Par Myrtha Gilbert*
Soumis à AlterPresse le 6 juin 2021
1 - Les acquis de 1803.- Les jalons du progrès
Les pères fondateurs eux-mêmes ont donné l’exemple de ce que pouvaient, l’énergie créatrice et la volonté indomptable d’un peuple libre. Ils étaient décidés à relever le jeune Etat de la ruine. Nous disons bien, de la ruine, après 14 ans de guerre sans trêve.
Ils n’ont pas attendu la manne de mains étrangères. Ils se sont retroussé les manches, car, Haïti et sa révolution anti-esclavagiste et antiraciste, se trouvait seule face à tous les puissants de l’heure. Pas de Banque Mondiale, ni de FMI, ni de USAID et autres Seigneurs-Bailleurs-Prêteurs-Pilleurs de l’époque. Ils étaient nus parmi les loups pour parodier le poète.
Ils se sont courageusement mis à la tâche. Ce n’est pas sans raison que malgré les festivités grandioses et populaires de célébration du premier janvier 1805, un historien notait que tout le peuple était au travail le lendemain tôt le matin. Dessalines avait en effet souligné dès le départ : « Nous avons osé être libres, osons l’être par nous-mêmes et pour nous-mêmes » . Toute une philosophie pour une Nation en devenir. Tout un programme de gouvernement. Ce qui signifiait : compter d’abord sur ses propres forces. Pour reprendre les révolutionnaires chinois : marcher sur ses deux pieds.
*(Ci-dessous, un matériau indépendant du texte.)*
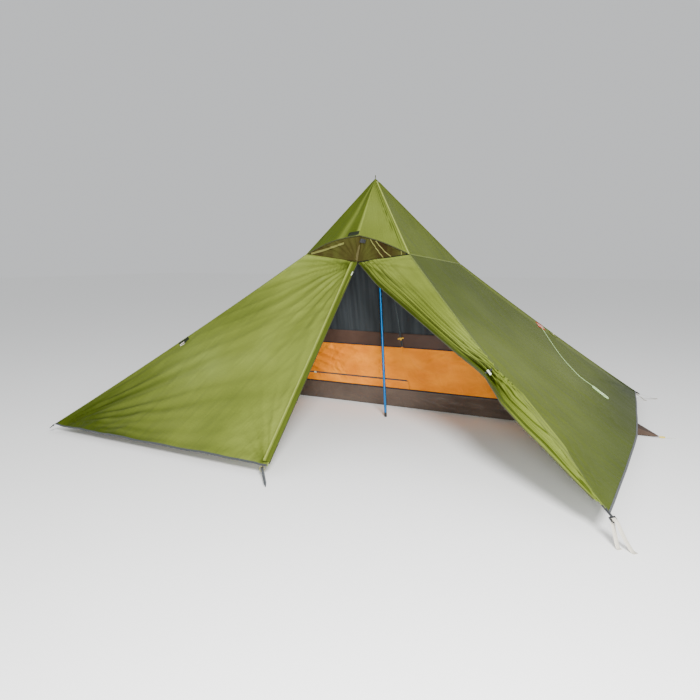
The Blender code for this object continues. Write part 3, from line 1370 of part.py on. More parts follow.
def hank_points(place):
    """One unbroken line of piled loops, drawn in at the waist."""
    found = []
    each = HANK_LOOPS // HANK_LAYERS
    total = HANK_LOOPS * HANK_POINTS
    for k in range(total + 1):
        turns = k / HANK_POINTS
        layer = min(HANK_LAYERS - 1, int(turns // each))
        inside = turns - layer * each
        offset = each - inside if layer % 2 == 0 else inside
        climb = min(1.0, inside / HANK_CLIMB) if layer else 0.0
        height = (layer - 1 + climb if layer else 0.0) * HANK_STEP
        x, y = stadium(turns % 1.0, HANK_HALF_WIDTH + HANK_STEP * offset)
        x -= math.copysign(HANK_WAIST * math.exp(-(y / HANK_WAIST_REACH) ** 2), x)
        found.append(place @ Vector((-x, y, height)))
    return found


def least_self_gap(points, diameter):
    """The least gap of a tube to itself, leaving out its near neighbours along it."""
    array = np.array([tuple(p) for p in points])
    least = 1.0
    skip = 6
    for i in range(len(array) - skip):
        apart = np.linalg.norm(array[i + skip:] - array[i], axis=1)
        least = min(least, float(apart.min()))
    return least - diameter


def tie_out():
    """The yellow toggle and white cord on the right gusset."""
    blunt = INNER_HALF_WIDTH + GUSSET_REACH * (1.0 - GUSSET_BLUNT)
    for tag, side in (("right", 1.0), ("left", -1.0)):
        at = Vector((side * (blunt + INNER_GAP * 2), GUSSET_TIP_Y, 0.0065))
        place = frame_at(at, Vector((side, 0.1, 0.0)), Vector((0.0, 0.0, 1.0)))
        outline = ((-0.004, -0.004), (0.004, -0.004), (0.005, 0.0), (0.004, 0.004), (-0.004, 0.004),
                   (-0.005, 0.0))
        sections = []
        for y, k in ((0.0, 0.8), (0.004, 1.0), (0.028, 1.0), (0.033, 0.7)):
            sections.append([place @ Vector((x * k, y, z * k)) for x, z in outline])
        sweep("tie_out_toggle_" + tag, sections, YELLOW)
    cord("tie_out_cord", smooth_route(CORNER_CORD_ROUTE, CORNER_CORD_DIAMETER * 2.5),
         CORNER_CORD_DIAMETER, WHITE)


def fly():
    """All fabric of the fly."""
    fly_cap()
    vent_screen()
    side_panel("fly_right_panel", CAP_FR, CORNER_FR, CAP_BR, CORNER_BR, Vector((1.0, 0.0, 0.0)),
               "hem_binding_right")
    side_panel("fly_back_panel", CAP_BR, CORNER_BR, CAP_BL, CORNER_BL, Vector((0.0, 1.0, 0.0)),
               "hem_binding_back")
    side_panel("fly_left_panel", CAP_BL, CORNER_BL, CAP_FL, CORNER_FL, Vector((-1.0, 0.0, 0.0)),
               "hem_binding_left")
    door_panel()
    door_tie(door_flap())


fly()
fly_zip()
vent_brace()
pole()
inner_tent()
ladder_lock("front_left", CAP_FL, CORNER_FL, False)
ladder_lock("front_right", CAP_FR, CORNER_FR, True)
ladder_lock("back_right", CAP_BR, CORNER_BR, True)
ladder_lock("back_left", CAP_BL, CORNER_BL, True)
front_peg()
guying()
tie_out()
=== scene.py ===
# %% [markdown]
# # A single-pole pyramid tent
#
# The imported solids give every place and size. This lesson dresses them: thin cloth with
# folds in place of the plain sheets, webbing, cords, zips, and a finish for every surface.

# %% Load the frame
import math

import bmesh
import bpy
import numpy as np
from mathutils import Matrix, Vector, noise


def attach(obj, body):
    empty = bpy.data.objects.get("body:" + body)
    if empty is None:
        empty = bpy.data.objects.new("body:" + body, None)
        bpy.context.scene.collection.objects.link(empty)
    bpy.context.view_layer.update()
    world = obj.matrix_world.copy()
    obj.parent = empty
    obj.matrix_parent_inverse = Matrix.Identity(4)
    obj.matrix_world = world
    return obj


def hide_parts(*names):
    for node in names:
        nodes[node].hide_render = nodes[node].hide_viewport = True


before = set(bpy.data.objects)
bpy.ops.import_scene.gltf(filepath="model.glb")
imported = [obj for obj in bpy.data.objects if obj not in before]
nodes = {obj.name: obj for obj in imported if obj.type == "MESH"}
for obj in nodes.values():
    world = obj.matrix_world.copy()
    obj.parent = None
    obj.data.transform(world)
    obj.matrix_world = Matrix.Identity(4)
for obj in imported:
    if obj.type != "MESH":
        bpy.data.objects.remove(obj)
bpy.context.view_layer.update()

# %% [markdown]
# ## Camera
#
# The photograph was taken from low down, to the right of the door. The camera's place, lens
# and tilt come from fitting the tent's corners to their places in the picture.

# %% Camera
EYE = Vector((1.709, -3.689, 1.083))
LOOK_DOWN, LOOK_LEFT = 8.74, 27.21  # degrees, from level and from straight ahead
SENSOR = 36.0  # mm
FOCAL_PIXELS, PICTURE_PIXELS = 600.5, 700.0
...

2- Les défis d’aujourd’hui
Si nos ancêtres, ont erré en cherchant la voie du progrès pour Haïti, il nous revient le défi de trouver maintenant, comment construire un pays pour tous les fils et toutes les filles d’Haïti.
La société haïtienne doit relever de sérieux défis si elle veut sortir de cette crise sans fin et prendre le chemin du progrès. Les paysans haïtiens ont fui durant un siècle et demi l’Etat des élites pour se réfugier (surtout) dans les mornes et y organiser leur vie. Mais aujourd’hui, l’épuisement du système et la déstructuration de leur économie les forcent à l’exode et par là même, à renouer avec le monde qu’ils avaient fui. Obligés de s’adapter et faute d’alternative, ils ceinturent la ville en marginaux.
Les élites qui avaient occupé les plaines, (sans jamais les mettre en valeur) se retirent de plus en plus dans les hauteurs. Elles fuient les zones bidonvillisées, leurs montagnes d’immondices et leur cortège de violence. Pour combien de temps encore ?
L’insécurité et sa ceinture de misère ont depuis longtemps pris la ville en tenaille. La solution n’est plus dans la fuite. Il n’y a nulle part où aller. Sauf à vouloir abandonner la barque. Mais ce n’est plus aussi facile par ces temps de dépression économique dans le Grand Nord.
Ceux qui sont habitués à être quelqu’un chez eux, voudront-ils être transformés en numéro chez des voisins ? Alors, il ne nous reste qu’à nous asseoir pour discuter et décider ensemble.
3-Construire notre vivre ensemble
Le premier pas sur cette voie difficile exige qu’on interroge collectivement avec lucidité et profondeur « les causes de nos malheurs ». Mais la quête d’une large concertation nationale ne doit à aucun moment être vue comme une affaire politicienne, encore moins une manœuvre concoctée entre petits chefs sous les auspices de l’étranger pour partager le pouvoir. C’est la tâche de toutes les forces démocratiques et populaires, les vraies forces du changement
Il n’y aura de sauvetage pour aucun secteur en dehors d’une Entente Nationale qui prenne en considération les intérêts profonds de l’ensemble des composantes de notre société.
Il y aura une patrie pour tous ou il n’y aura de patrie pour personne.